27/04/10

Da Criminalização da Precariedade à Banditização da Polícia

A propósito desta notícia que se pode ler no Público: O rapper português MC Snake, ou Nuno Rodrigues, não bebeu álcool nem consumiu drogas no dia em que foi perseguido e baleado por um agente da Polícia de Segurança Pública (PSP), em Lisboa. É pelo menos essa uma das conclusões da autópsia realizada pelo Instituto Nacional de Medicina Legal, cujo relatório foi remetido recentemente à Polícia Judiciária (PJ) e ao Ministério Público -, o Tiago Mota Saraiva formula no 5dias a pergunta que se impõe: E agora não seria de responsabilizar a fonte da PSP que afirmava aos jornais exactamente o contrário?

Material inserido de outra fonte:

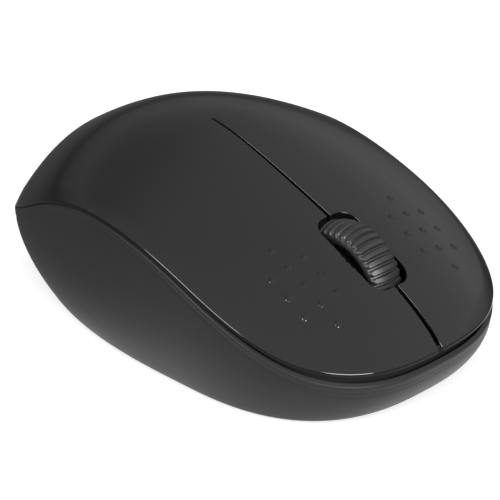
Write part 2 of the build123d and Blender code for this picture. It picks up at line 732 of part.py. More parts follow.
# ================================================================ all pieces
def build():
    shell = cover_shell()
    right_key = right_button(shell)
    switch = key_switch()
    plunger = key_plunger()
    pieces = {
        "palm_cover": palm_cover(shell),
        "right_button": right_key,
        "left_button": mirrored(right_key),
        "base_shell": base_shell(),
        "battery_door": battery_door(),
        "battery_left": battery(-1, 1),
        "battery_right": battery(1, -1),
        "battery_springs": battery_springs(),
        "front_contact_positive": front_contact(-1),
        "front_contact_negative": front_contact(1),
        "rear_contact_plate": rear_contact_plate(),
        "circuit_board": circuit_board(),
        "board_screws": board_screws(),
        "case_screws": case_screws(),
        "right_switch": switch,
        "left_switch": mirrored(switch),
        "right_switch_plunger": plunger,
        "left_switch_plunger": mirrored(plunger),
        "middle_switch": middle_switch(),
        "middle_switch_plunger": middle_switch_plunger(),
        "sensor_ic": sensor_ic(),
        "sensor_lens": sensor_lens(),
        "sensor_led": sensor_led(),
        "led_clip": led_clip(),
        "encoder_emitter": encoder_block(1),
        "encoder_detector": encoder_block(-1),
        "power_switch": power_switch(),
        "power_lever": power_lever(),
        "power_knob": power_knob(),
        "capacitors": capacitors(),
        "wheel_tyre": wheel_tyre(),
        "wheel_hub": wheel_hub(),
        "wheel_carrier": wheel_carrier(),
        "carrier_bracket": carrier_bracket(),
    }
    pieces.update(chips())
    pieces.update(feet())
    return pieces


def solids_of(shape):
    """The shape's solids as one compound, whether it is one shape or a list."""
    group = shape if isinstance(shape, list) else [shape]
    found = []
    for item in group:
        found.extend(item.solids())
    return Compound(children=found) if len(found) > 1 else found[0]


os.makedirs("parts", exist_ok=True)
for name, shape in build().items():
    export_step(solids_of(shape), os.path.join("parts", name + ".step"))
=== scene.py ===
import math

import bpy
import numpy as np
from mathutils import Matrix, Vector
from mathutils.geometry import delaunay_2d_cdt


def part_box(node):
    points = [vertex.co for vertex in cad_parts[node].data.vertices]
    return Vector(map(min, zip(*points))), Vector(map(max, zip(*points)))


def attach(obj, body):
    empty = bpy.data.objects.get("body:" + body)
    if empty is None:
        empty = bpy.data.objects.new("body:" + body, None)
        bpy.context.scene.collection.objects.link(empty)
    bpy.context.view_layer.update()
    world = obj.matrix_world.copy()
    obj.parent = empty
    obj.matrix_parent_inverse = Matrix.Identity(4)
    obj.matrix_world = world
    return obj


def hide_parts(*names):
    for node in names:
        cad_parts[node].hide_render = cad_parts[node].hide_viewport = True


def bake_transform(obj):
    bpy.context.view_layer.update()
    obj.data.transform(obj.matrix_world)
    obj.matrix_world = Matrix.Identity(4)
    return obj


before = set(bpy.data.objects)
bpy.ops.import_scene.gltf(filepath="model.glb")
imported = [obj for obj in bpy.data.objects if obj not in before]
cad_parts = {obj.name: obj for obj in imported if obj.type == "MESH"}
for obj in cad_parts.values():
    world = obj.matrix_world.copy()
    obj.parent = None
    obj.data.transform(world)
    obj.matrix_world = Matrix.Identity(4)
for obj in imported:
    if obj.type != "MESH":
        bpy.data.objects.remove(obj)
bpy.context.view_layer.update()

# The looks of a cordless mouse. Shapes are worked out in millimetres in the part's own frame
# (+Y forward, +X the user's right, +Z up, z = 0 on the desk) and turned into metres when a mesh is made.

MM = 0.001

# ---------------------------------------------------------------- the body's shape, as in the CAD part
HALF_WIDTH = 29.9
WIDEST_Y = 14.9
FRONT_REACH = 35.1
REAR_REACH = 64.9
FRONT_POWER = 2.61
REAR_POWER = 2.89
REAR_TAPER = 0.057
SIDE_TUCK = (20.9, 2.64, 3.7)
FRONT_TUCK = (10.0, 4.54, 2.31)
REAR_TUCK = (13.4, 9.27, 1.99)
CROWN = ((-50, 9.1), (-44, 22.2), (-36, 29.9), (-22, 36.5), (-5, 37.2), (12, 31.9), (30, 24.3), (42, 17.6),
         (50, 11.9))
DROP_X = 28.0
DROP = ((-35, 17.5), (0, 6.66), (35, 6.69))
DROP_POWER = 2.29
DROP_POWER_CHANGE = 0.00714
NOSE_BEND = (43.0, 50.0, 0.84)
RIM = 1.2
INNER = 2.0
STEP = (2.5, 5.5)
ROLL_WIDTH = 2.1
ROLL_DEPTH = 0.6
ROLL_POWER = 1.45
ROLL_RINGS = (0.3, 0.6, 0.9, 1.2, 1.5, 1.75, 1.95, 2.05, 2.2)
GAP = ((-50, 0.3), (-35, 0.3), (-10, 0.45), (10, 0.75), (30, 1.2), (45, 2.0), (54, 2.4))
BASE_BOTTOM = 0.6
FLOOR_TOP = 2.6

# ---------------------------------------------------------------- the cover's cuts
SEAM_Y = -6.9
SEAM_HALF = 28
SLIT_END_Y = -6.3
SLIT = ((-8.0, 0.35), (23.0, 0.7), (54.0, 0.9))
SLOT_REAR = 23.5
SLOT_FRONT = 39.4
SLOT_HALF = 4.4
SLOT_CORNER = 2.8
SLOT_MOUTH = 0.35
NOSE_Y = 50.0
NOSE_CORNER = 0.45
RIM_ROUND = 0.5
SLIT_ROUND = 0.2
ROUND_STEPS = 6

# ---------------------------------------------------------------- grip dots
DOT_Y = 24.3
DOT_PITCH = 3.91
DOT_COLUMNS = ((14.9, 0, 5), (11.0, 1, 3), (18.8, 1, 3))
DOT_RADIUS = 0.6
DOT_HEIGHT = 0.34


# ================================================================ shape functions
def spline_bends(at, value):
    """The second derivatives, at the given places, of the smooth curve through the given values."""
    step = np.diff(at)
    slope = np.diff(value) / step
    matrix = np.eye(len(at))
    turn = np.zeros(len(at))
    for i in range(1, len(at) - 1):
        matrix[i, i - 1:i + 2] = (step[i - 1], 2 * (step[i - 1] + step[i]), step[i])
        turn[i] = 6 * (slope[i] - slope[i - 1])
    return np.linalg.solve(matrix, turn)


CROWN_Y, CROWN_Z = np.array(CROWN, float).T
CROWN_BENDS = spline_bends(CROWN_Y, CROWN_Z)
DROP_CURVE = np.polyfit([p[0] for p in DROP], [p[1] for p in DROP], 2)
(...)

Esta interrogação do TMS sugere uma conclusão importante e de longo alcance.  Criminologistas, sociólogos e pensadores como Nils Christie, Loïc Wacquant ou Zygmunt Bauman, entre outros que poderiam ou deveriam ser citados,  têm insistido na deriva penal das sociedades ocidentais, na "indústria do controle"(Nils Christie), na tendência à reciclagem neo-liberal da culpabilização/criminalização vitoriana dos pobres e da miséria, na evolução que conduz do Estado-Providência ao Estado-Penitência (Loïc Wacquant), na erosão do espaço público convivial e democrático pelas paixões securitárias e a privatização que incita à busca de soluções individuais para problemas sistémicos (Zygmunt Bauman).
Mas o que a notícia e o seu comentário pelo TMS nos indicam é que é preciso ir mais longe, compreendendo, a favor das análises de autores como os referidos e da nossa própria experiência quotidiana, que a criminalização e segregação de camadas precárias cada vez mais amplas são acompanhadas do reforço das prerrogativas policiais e da justificação do seu recurso a meios que, invocando a defesa da lei e da ordem, violam os próprios princípios da legalidade estabelecida que inspiraram os direitos constitucionais clássicos, conquistados por lutas seculares de reivindicação social e política. Criminalizam-se as condições precárias e banditiza-se a polícia para combater o crime. A criminalização da inutilidade ou da subalternidade económicas e políticas programa assim, e legitima-a, a banditização da polícia.